Hoplites used 8 foot spears, in tight formations. The Shield covered the man to your left. Each shield appeared to be placed into the back of the man before you. The formations would charge each other. The battle turned into a congested mash-pit where individual knowledge was limited.

Oddly historians did not discuss battlefield tactics. Thuchydides mentions that Hoplites alwas drifted to the right, but didn’t comment much beyond that. So it seems each hoplite soldier leaned into the shield to the right for cover and protection. Even the most disciplined Spartan formations drifted.

The Spartans were the masters of the classical hoplite battle because they created professional soldiers instead of militias. In Hoplite combat, advanced strategies were not as useful as discipline and training of individual soldiers. Hoplites took their greatest losses when they broke formation or routed. If they held formation, they could win most battles.

The evolution of Hoplites is interesting.

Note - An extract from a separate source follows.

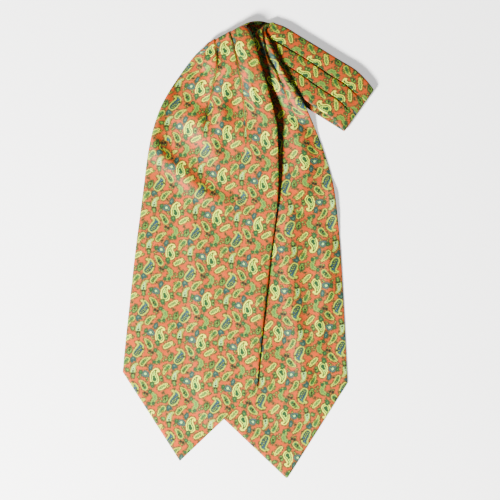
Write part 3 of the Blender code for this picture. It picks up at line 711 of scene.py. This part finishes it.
# one repeat, charted one by one: place (right, up), turn in degrees, then round blobs (right, up, radius)
chart = [
    {"ink": "cream", "at": (0, 0), "turn": 7, "blobs": [
        (0.1, -3, 4.5), (-0.7, -0.3, 3.9), (-0.8, 2.4, 3.1), (0, 4.7, 2.4), (1.4, 6.4, 1.9),
        (3.1, 6.6, 1.3), (4.2, 5.4, 0.9),
    ]},
    {"ink": "sageLeaf", "at": (36.6, 7.8), "turn": 7, "blobs": [
        (0.1, 0.2, 2), (0.7, 1.9, 1.6), (-0.6, -1.8, 1.1),
    ]},
    {"ink": "gem", "at": (32.4, 0.5), "turn": 7, "blobs": [
        (0.1, 0.5, 3), (-2.2, 0.1, 1.8), (2, -0.6, 2),
    ]},
    {"ink": "darkLeaf", "at": (27.4, 1.4), "turn": 7, "blobs": [(0.4, 0.7, 1.6), (-0.4, -0.7, 1.2)]},
    {"ink": "leaf", "at": (6.8, -0.8), "turn": 7, "blobs": [(-0.1, 1.1, 1.8), (0.1, -1.1, 1.7)]},
    {"ink": "darkLeaf", "at": (-1.2, -9.2), "turn": 7, "blobs": [(-0.1, 1.1, 2.1), (0.1, -1.1, 1.3)]},
    {"ink": "green", "at": (31, 14.3), "turn": 7, "blobs": [
        (-3.7, -3.6, 2.4), (-2.3, -1.4, 2.6), (-0.2, 0.6, 2.1), (2.1, 1.9, 1.5), (4.1, 2.7, 1),
    ]},
    {"ink": "stem", "at": (1.6, 20), "turn": 7, "blobs": [
        (-0.7, 4.6, 1.7), (1.3, 2.6, 2.1), (1.6, 0.1, 2.2), (0, -2.5, 2), (-1.8, -5, 1.8),
    ]},
    {"ink": "darkLeaf", "at": (0, 18.4), "turn": 7, "blobs": [
        (-2.8, -3.8, 1.4), (2, -3.6, 1.4), (-1.6, 8, 1.8),
    ]},
    {"ink": "large", "at": (22.2, -16.2), "turn": 5, "blobs": [
        (-2.1, -6.1, 3.7), (-0.2, -4, 4.3), (1.4, -1.5, 4.1), (2.2, 1.2, 3.2), (1.3, 3.6, 2.2),
        (-0.5, 5, 1.5), (-2.3, 5.2, 0.9),
    ]},
    {"ink": "sageLeaf", "at": (18.4, 13.2), "turn": 7, "blobs": [
        (0, 0.8, 2), (1.9, -0.3, 1.2), (-1.7, -0.3, 1.2), (-1, -2.2, 1),
    ]},
    {"ink": "leaf", "at": (13.6, -20.3), "turn": 7, "blobs": [
        (0.1, -0.1, 2.8), (-1, -2.2, 1.9), (0.9, 2.4, 1.7),
    ]},
    {"ink": "green", "at": (10.3, 8.2), "turn": 7, "blobs": [
        (2.9, 3.6, 2.5), (1.4, 2.1, 2.6), (-0.4, 0.1, 2.1), (-1.6, -2.1, 1.5), (-2.1, -3.8, 1),
    ]},
    {"ink": "mint", "at": (21.4, 5.4), "turn": 7, "blobs": [
        (-2.2, -3.6, 2.7), (-1.8, -1.1, 2.5), (-1, 1.4, 1.9), (0.7, 3.1, 1.4), (2.2, 3.6, 0.9),
    ]},
    {"ink": "leaf", "at": (13.8, 1.9), "turn": 7, "blobs": [(0.7, -0.3, 1.7), (-0.9, 0.4, 1.2)]},
    {"ink": "leaf", "at": (20.4, -3), "turn": 7, "blobs": [(-0.1, 1.1, 2), (0.1, -1.3, 1.5)]},
    {"ink": "green", "at": (31.1, -9.7), "turn": 7, "blobs": [
        (2.1, -3.2, 2.9), (0.9, -0.8, 2.8), (-0.6, 1.2, 2.3), (-2.4, 2.8, 1.4),
    ]},
    {"ink": "bar", "at": (9.8, -8.4), "turn": 10, "blobs": [
        (-3.6, -2, 2), (-1.4, -0.8, 2.4), (1, 0.6, 2.3), (3.2, 2.2, 1.5), (4.6, 0, 0.7),
    ]},
    {"ink": "darkDot", "at": (20.2, 2), "turn": 7, "blobs": [
        (-0.3, 0, 0.5), (-1.4, -2.9, 0.7), (0.8, -3, 0.7), (-13.2, -1.3, 0.6), (-2.4, 5, 0.4),
    ]},
    {"ink": "darkDot", "at": (33, 22), "turn": 7, "blobs": [
        (-2.3, -12.2, 0.8), (1.4, 2, 1.3), (3.9, 0.8, 1.2), (-0.5, 8.6, 0.7), (-7.6, -3.8, 0.5),
    ]},
    {"ink": "darkDot", "at": (9.6, -19.5), "turn": 7, "blobs": [
        (4, -1, 0.8), (4.6, 1.2, 0.6), (1.6, 4.8, 0.6), (13, 8.6, 0.5), (17.6, 0.2, 0.6),
    ]},
    {"ink": "paleDot", "at": (9, 9.5), "turn": 7, "blobs": [
        (-0.9, 2, 0.4), (0.5, 3.2, 0.4), (3.4, -0.4, 0.3), (4.5, -16.8, 0.4), (2.4, -1.4, 0.3),
    ]},
    {"ink": "paleDot", "at": (28.5, -5), "turn": 7, "blobs": [
        (-2.2, 1.9, 0.5), (-0.6, 3.1, 0.4), (6, 1.2, 0.5), (7, -0.6, 0.4), (2.4, -3.8, 0.3),
        (3.8, -6.6, 0.3),
    ]},
    {"ink": "paleDot", "at": (31, 14.3), "turn": 7, "blobs": [
        (-1.2, -0.4, 0.3), (-3.4, -3.6, 0.3), (3.4, 7.6, 0.4), (5.6, 6.4, 0.4),
    ]},
    {"ink": "paleDot", "at": (9.7, -23.6), "turn": 7, "blobs": [
        (-0.4, 0.4, 0.6), (-3, -0.8, 0.5), (-1.6, 3, 0.4), (3.4, 1.6, 0.4),
    ]},
    {"ink": "paleDot", "at": (22.2, -16.2), "turn": 5, "blobs": [
        (-2.6, -6.4, 0.35), (-1, -7, 0.35), (-1.6, -4.8, 0.35), (0, -5.4, 0.35), (-0.2, -3.4, 0.35),
        (1.4, -3.8, 0.35), (1, -1.8, 0.35), (2.6, -0.4, 0.35),
    ]},
]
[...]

They dropped excess armor. Greaves were the first to go. Men dropped the back half of the bronze curaiss. Shoulder plates disappeared. Hoplites switched from the large Corinthian Helmet to the smaller conical Pilos helm. Some dropped helmets altogether and used leather caps.

By the Peloponnesian War, Peltastai became important. They were initially hoplite scouts and rangers. They carried several javelins, a small shield, light armor and a sword. The Athenians used Peltasts to great effect against Spartan Hoplites. The Athenian Peltasts refused direct combat and managed to destroy or capture Spartan hoplites.

After the Peloponnesian War ended, Greek Warfare was much more diverse. Hoplites needed to be supported by Peltasts and slingers to be effective. Hoplites were equipped lighter so they would be more mobile and flexible.

The Thebans modified classical hoplite warfare. They increased the spear length to 12 feet and created 30 man deep ranks. At the Battle of Leuctra, the new Theban Hoplite Phalanx defeated the classical Hoplites of Sparta.

Macedonian Phalanx
King Philip of Macedonian learned from the Theban military and made further modifications. In Macedonia, he formed more professional infantry to supplement traditional Macedonian Cavalry. He increased the spear length to 17 feet – a pike. The Phalanx fought in very deep formations. The Pikes of the first five ranks would be leveled at the enemy. Some in the first ranks may have crouched to prevent enemy infantry from moving under the layer of pikes. The ranks behind kept their pikes leveled at a 45 degree angle – this shielded the unit from arrows.

The Pikemen only wore leather or linothorax armor with a small shield strapped to their shoulders. The Phalanx line was superior in most ways to the classical hoplites. Few enemies without pikes could even reach the front lines of a Phalanx.

The Macedonians used their Cavalry to supplement their pikemen. Macedonian Companion Cavalry used 12 foot lances and appeared to have used “shock” tactics by charging directly into enemy cavalry and infantry – much like the hoplites once did. This created the infamous hammer and anvil strategy that created the Macedonian Empire.

The Macedonian Phalanx defeated the Theban Hoplites and secured Macedonian Hegemony over all of Greece. Alexander the Great used this military to great effect against the Persians. Head on – the Phalanx was indestructible.

The later rulers of the Macedonian Empire, like the Ptolemies in Egypt, the Seleucids and others continued to rely on the Phalanx as their main force. They were increasingly fighting other Phalanxes so they adopted different tactics. One thing they did was extend the pike length to 21 feet. This was very unwieldy but it gave an edge to pikemen when fighting other pikes.

Later era hoplites

The Greek City States, usually led by Athens frequently revolted against the Macedonian hegemony.

The southern Greeks relied on Peltestai and Theureuporoi. The Theureuporoi were used by the urban Greeks and the Seleucid Empire in the East. The most striking thing is it’s similarities to the Roman Republic legionaries.

Theureuporoi used light leather or linen armor and an oval wooden shield. They carried several javelins and a longer spear. They were flexible enough that they could serve as both Peltasts and Hoplite roles. More importantly, they outmaneuvered Macedonian Phalanxes. They could attack the flanks of cumbersome phalanxes.

In function, the Theureuporoi was like the Greek version of the Roman legionary during the Punic War era. There may have been a cultural exchange between the two – Romans and Greeks fought over Southern Italy for decades. But maybe it was a case of parallel evolution. Both militaries had to fight a variety of enemies – Celtic warbands, Macedonian Phalanxes, swordsmen, spearmen, and skirmishers of all sorts. The Romans and Greeks created a “balanced” infantrymen that was a useful counter to various styles of warfare.

During the age of the Roman Empire, iron scale and mail armor and sword combat in the Celtic style would become the new standard in the Roman and Greek armies.